Thursday, May 29, 2008

Bush, McCain, & Hoover

The economic policies of the Bush Administration are not unprecedented. Like Ronald Reagan before him, and John McCain should he succeed him, George W. Bush is dismantling the government put in place by Presidents Franklin Delano Roosevelt, Harry S. Truman, John F. Kennedy, Lyndon B. Johnson, James Earl Carter, and William Jefferson Clinton.

I expect my government to plan for the future and regulate corporate behavior the way I expect it to secure the borders, protect the air, water, and natural resources, and provide protection from muggers, rapists, and other criminals. As a thinking, voting, and tax paying citizen, I demand it. However, Bush, and McCain, like Herbert Hoover, believe that "Rugged Individualism" means not "one nation under God" but “every man for himself” and that government interference in the economy is "socialism." Hoover stood tall on the campaign trail in 1928, saying "Our country has become the land of opportunity ... not merely because of the wealth of its resources and industry, but because of freedom of initiative and enterprise."

Unfortunately however, the reality of that Republican Administration fell short of ideal when the excesses of the non-regulated 1920’s created the Great Depression. Hoover, personally unaffected by the Depression, until unemployed in 1933, stood rigid and wooden, a slave to his beliefs and misconceptions, unwilling and unable to help his fellow citizens.

Similarly, Bush stood idly by in the face of Hurricane Katrina, impotent, unable to do anything but pat Michael Brown, his well-connected friend, the head of FEMA, on the back and say 'Heck of a job'. He ignored the intelligence on bin Laden and Al Queda before Sept. 11, and has sinced mired our brave armed forces in a civil war in Iraq. He does nothing to spur the development of Clean Energy – Solar, Wind, Geothermal, Marine Current, etc., choosing instead to beg the Saudis to produce more oil.

We Americans, in the midst of The Great Depression, knew better than elect a laissez-faire Republicanista to the White House in 1932. Will we know better today?

Multiculturalism is not the issue

This was published in the Asbury Park Press, on line, and in the Asbury Park Press Community Reporter, Thursday, May 22, 2008.

LETTER OF THE WEEK: Parker's column on presidency lacked logic

Kathleen Parker is wrong in her May 15 commentary, " "Full-bloodedness' making difference in presidential choice," in the Asbury Park Press. I see three problems, none of which is "multiculturalism."

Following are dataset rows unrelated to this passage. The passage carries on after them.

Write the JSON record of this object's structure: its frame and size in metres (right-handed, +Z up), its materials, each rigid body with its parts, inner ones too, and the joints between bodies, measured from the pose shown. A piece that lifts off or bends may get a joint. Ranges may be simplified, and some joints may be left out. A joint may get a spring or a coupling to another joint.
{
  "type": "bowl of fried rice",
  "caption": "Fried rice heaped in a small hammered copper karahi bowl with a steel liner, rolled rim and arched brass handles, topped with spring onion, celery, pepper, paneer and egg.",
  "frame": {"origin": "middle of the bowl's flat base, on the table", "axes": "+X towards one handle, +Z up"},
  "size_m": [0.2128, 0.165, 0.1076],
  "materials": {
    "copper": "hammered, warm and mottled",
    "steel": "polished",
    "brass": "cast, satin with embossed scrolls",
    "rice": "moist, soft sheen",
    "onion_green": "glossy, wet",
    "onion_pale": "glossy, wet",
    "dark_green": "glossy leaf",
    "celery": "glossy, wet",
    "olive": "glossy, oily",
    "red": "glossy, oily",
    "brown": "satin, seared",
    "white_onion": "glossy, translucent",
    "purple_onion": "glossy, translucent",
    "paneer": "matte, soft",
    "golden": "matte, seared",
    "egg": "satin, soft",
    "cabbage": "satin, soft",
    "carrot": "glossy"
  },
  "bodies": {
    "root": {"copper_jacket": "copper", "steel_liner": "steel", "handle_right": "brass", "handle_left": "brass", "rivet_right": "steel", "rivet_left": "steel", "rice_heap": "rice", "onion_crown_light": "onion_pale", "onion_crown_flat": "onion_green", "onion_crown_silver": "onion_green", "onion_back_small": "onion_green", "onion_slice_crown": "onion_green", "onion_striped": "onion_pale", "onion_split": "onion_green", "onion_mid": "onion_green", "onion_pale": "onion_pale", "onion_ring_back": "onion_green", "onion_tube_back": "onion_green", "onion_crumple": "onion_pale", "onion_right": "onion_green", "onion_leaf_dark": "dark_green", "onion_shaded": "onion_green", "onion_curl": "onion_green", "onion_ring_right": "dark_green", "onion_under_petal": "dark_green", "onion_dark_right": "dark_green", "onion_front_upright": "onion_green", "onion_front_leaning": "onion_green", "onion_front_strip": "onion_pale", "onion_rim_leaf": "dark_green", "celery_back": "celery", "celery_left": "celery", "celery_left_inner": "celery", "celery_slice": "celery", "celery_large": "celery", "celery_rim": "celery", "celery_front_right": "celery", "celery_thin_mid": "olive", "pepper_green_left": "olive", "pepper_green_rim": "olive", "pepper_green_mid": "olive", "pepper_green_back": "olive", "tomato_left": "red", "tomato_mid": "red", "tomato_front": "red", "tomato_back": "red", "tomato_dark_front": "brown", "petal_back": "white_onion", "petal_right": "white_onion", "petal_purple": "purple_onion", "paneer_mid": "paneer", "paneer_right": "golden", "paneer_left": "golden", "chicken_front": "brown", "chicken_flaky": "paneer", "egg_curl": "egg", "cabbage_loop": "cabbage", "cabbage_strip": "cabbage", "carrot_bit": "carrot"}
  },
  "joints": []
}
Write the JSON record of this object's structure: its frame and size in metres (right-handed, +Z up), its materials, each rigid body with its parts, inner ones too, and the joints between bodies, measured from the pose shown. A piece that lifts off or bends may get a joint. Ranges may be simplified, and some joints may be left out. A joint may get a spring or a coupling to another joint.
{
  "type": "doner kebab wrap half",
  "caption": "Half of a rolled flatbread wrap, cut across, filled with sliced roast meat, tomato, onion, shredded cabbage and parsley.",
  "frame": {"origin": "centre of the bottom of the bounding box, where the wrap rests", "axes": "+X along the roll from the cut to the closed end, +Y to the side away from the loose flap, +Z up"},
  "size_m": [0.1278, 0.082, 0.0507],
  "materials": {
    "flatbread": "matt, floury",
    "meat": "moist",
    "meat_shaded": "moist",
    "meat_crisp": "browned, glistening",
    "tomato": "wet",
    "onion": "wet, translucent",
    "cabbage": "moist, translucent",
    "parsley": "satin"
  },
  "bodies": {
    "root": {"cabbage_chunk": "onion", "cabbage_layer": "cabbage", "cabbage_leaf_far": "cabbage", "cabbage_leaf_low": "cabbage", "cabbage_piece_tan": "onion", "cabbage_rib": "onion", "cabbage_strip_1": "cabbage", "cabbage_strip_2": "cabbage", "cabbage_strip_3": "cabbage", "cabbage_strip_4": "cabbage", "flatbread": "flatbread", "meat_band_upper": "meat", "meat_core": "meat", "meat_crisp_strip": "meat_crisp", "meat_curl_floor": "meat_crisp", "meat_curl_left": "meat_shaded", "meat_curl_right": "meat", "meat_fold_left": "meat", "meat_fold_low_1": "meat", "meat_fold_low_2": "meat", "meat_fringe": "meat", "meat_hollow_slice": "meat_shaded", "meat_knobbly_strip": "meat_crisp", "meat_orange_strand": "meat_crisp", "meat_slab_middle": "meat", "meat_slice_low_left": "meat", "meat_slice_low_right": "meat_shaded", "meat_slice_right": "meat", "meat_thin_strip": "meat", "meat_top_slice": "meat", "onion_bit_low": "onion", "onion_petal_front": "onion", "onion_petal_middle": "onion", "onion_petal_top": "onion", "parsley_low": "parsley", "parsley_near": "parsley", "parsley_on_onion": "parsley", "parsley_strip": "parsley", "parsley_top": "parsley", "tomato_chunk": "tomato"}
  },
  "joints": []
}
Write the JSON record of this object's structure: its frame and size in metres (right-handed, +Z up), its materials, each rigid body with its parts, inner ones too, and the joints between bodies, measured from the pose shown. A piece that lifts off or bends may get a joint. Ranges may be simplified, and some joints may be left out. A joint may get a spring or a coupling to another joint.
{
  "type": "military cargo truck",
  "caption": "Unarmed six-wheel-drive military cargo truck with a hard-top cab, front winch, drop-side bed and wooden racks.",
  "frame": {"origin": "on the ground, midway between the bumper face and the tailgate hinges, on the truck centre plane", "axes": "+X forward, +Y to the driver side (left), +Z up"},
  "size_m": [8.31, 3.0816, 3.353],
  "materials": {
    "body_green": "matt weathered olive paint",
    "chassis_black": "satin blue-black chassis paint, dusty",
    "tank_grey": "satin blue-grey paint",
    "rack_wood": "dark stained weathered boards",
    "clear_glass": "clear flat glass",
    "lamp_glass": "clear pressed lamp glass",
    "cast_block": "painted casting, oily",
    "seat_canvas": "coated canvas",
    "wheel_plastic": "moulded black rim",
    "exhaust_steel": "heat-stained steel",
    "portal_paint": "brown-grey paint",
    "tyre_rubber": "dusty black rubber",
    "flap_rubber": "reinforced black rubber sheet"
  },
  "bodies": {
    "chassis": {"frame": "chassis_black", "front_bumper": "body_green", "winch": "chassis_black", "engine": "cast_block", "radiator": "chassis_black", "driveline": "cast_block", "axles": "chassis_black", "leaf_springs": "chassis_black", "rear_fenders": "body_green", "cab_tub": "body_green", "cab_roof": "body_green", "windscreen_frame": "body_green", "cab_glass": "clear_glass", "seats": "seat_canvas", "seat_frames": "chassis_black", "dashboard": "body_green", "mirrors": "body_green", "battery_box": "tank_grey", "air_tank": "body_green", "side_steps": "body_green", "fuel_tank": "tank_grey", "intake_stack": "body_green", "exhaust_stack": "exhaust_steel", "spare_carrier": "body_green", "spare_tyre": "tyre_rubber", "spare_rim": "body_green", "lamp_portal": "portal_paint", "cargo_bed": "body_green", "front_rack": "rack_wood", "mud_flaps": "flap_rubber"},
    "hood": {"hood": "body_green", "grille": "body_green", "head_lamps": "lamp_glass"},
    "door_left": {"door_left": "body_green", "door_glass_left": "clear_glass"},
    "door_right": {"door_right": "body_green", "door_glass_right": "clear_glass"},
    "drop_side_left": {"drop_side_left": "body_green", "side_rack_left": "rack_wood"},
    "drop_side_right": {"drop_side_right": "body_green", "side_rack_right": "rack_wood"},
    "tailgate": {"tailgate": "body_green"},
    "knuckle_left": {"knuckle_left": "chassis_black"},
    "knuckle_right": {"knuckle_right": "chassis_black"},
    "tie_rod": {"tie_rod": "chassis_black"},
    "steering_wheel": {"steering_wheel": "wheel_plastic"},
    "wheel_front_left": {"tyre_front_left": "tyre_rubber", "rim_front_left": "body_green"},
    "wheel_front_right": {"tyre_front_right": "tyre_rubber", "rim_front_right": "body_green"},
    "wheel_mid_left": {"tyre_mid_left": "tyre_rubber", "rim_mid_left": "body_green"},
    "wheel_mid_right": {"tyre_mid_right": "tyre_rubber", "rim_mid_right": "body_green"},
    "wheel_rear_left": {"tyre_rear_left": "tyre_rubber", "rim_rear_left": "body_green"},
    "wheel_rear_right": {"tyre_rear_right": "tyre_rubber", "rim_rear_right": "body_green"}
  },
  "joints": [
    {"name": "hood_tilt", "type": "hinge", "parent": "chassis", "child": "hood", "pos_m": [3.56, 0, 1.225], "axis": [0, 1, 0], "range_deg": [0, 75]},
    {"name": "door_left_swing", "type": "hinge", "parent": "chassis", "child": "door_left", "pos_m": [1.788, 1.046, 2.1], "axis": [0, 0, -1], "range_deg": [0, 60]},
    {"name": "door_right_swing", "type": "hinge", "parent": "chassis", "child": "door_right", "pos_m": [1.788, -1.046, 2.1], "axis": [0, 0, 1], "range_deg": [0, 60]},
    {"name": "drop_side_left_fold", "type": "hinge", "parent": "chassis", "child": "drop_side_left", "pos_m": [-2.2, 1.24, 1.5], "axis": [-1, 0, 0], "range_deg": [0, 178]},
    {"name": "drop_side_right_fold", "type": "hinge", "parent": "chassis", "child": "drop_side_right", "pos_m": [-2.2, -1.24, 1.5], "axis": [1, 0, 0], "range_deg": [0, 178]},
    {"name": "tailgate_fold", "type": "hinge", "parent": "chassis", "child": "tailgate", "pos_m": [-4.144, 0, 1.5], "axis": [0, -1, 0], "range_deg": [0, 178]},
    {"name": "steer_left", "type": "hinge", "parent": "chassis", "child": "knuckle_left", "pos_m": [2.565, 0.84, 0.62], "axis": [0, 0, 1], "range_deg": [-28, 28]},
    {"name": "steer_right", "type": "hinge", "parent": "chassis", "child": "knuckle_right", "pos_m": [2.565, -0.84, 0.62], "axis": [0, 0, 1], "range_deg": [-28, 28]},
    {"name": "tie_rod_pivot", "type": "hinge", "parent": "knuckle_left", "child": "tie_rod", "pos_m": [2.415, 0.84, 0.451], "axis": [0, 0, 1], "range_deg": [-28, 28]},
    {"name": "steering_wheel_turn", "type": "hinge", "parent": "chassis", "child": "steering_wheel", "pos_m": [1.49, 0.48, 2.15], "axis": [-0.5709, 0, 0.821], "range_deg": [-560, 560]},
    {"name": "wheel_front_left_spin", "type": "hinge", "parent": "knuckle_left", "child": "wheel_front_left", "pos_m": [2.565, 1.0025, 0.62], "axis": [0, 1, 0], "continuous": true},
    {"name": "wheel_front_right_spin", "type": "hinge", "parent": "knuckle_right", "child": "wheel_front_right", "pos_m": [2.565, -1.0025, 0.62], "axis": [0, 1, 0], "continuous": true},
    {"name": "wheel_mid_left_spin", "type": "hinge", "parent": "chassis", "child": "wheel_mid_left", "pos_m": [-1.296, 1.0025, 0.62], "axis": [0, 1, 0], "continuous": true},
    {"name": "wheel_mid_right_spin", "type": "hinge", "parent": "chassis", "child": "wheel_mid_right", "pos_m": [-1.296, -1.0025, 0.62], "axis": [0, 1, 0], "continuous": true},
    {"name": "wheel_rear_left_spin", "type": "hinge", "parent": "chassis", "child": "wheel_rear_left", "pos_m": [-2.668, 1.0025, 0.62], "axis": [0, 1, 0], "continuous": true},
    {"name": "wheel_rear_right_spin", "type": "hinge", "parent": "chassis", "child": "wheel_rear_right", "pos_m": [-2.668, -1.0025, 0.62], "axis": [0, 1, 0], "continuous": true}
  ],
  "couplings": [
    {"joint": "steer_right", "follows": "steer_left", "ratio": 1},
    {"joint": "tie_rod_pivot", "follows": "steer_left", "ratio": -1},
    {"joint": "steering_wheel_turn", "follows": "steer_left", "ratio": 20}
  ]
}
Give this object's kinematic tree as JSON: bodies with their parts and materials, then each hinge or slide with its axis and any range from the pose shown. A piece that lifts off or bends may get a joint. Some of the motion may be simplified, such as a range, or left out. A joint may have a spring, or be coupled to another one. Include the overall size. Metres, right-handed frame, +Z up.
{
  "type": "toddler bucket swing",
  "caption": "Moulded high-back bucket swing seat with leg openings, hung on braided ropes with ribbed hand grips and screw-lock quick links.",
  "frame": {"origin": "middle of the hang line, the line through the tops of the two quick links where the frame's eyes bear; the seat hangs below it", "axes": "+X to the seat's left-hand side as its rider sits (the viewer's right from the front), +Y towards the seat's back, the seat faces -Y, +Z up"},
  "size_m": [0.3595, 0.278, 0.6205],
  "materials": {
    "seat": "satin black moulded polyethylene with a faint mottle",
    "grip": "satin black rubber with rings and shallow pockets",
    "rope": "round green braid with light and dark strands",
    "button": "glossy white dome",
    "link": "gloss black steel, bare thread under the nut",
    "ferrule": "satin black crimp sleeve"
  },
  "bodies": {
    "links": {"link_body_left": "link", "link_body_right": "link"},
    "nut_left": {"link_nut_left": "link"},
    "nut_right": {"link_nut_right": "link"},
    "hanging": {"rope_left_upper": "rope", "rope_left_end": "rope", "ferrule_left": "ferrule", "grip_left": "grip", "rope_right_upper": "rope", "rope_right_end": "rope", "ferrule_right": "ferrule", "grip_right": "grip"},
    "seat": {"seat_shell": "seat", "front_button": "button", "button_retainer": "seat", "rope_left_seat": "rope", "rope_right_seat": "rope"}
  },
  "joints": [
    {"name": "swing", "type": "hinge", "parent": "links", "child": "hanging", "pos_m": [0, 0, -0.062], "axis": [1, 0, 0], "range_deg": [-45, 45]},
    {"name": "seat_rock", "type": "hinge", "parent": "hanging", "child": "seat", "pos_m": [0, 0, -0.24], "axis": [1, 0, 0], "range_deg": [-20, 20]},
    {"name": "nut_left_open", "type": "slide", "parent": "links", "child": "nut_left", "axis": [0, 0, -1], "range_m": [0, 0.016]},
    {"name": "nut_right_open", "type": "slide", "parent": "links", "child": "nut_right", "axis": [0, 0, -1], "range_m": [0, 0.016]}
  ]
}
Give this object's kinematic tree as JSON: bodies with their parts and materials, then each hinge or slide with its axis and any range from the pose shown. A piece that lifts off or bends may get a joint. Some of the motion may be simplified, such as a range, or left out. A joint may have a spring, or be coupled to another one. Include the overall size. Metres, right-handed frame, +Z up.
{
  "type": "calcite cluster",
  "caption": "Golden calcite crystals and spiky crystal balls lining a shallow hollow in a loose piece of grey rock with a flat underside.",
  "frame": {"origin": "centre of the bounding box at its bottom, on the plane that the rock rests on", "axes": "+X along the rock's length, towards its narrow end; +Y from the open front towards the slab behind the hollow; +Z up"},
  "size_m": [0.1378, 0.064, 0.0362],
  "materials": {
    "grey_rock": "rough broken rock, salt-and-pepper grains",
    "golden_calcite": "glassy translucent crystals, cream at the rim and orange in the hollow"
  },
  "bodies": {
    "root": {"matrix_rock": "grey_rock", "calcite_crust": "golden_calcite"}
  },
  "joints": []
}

First, the competition is tough. There are 800 million people in India and 1.3 billion in China. Not all of them are smart, not all of them are aggressive and not all of them are tough. We are outnumbered 7 to 1. They don't all have to be smart, aggressive and tough, but enough of them are.

Second, we've become a nation of welfare queens. We drive our 10 mpg SUVs to the mall where we borrow money to buy junk that doesn't last, junk we are convinced we need, junk that is built by the people from whom we borrow the money, junk for which we'll be paying long after it's thrown into the landfills.

We got soft. We're not all that smart, tough or aggressive anymore.

Third, we trapped our soldiers in a quagmire in the crossfire of a civil war in Iraq. We toppled an evil dictator but our leaders didn't see that in his place would arise a power struggle. This has cost 4,000 American lives, 30,000 arms, hands or legs and $500 billion to $1 trillion, with no end in sight.

I don't know if stupidity, arrogance and incompetance are impeachable, but they should be.

We need to return to our roots, to what president Theodore Roosevelt called "actual life" and "the strenuous life." As he said in Chicago on April 10, 1899, "No country can long endure if its foundations are not laid deep in the material prosperity which comes from thrift, from business energy and enterprise, from hard, unsparing effort in the fields of industrial activity; but neither was any nation ever yet truly great if it relied upon material prosperity alone."

Presidents Theodore Roosevelt, Franklin Roosevelt, Abraham Lincoln and John Kennedy were great leaders of a great nation.

John McCain would lead a nation that looks like him — old, weak, and tired.

Hillary Clinton would lead a nation that was once bright, beautiful and optimistic, that remains ambitious, but has become bitter and disillusioned.

Barack Obama will lead a nation that dares to be bold, that dares to be great.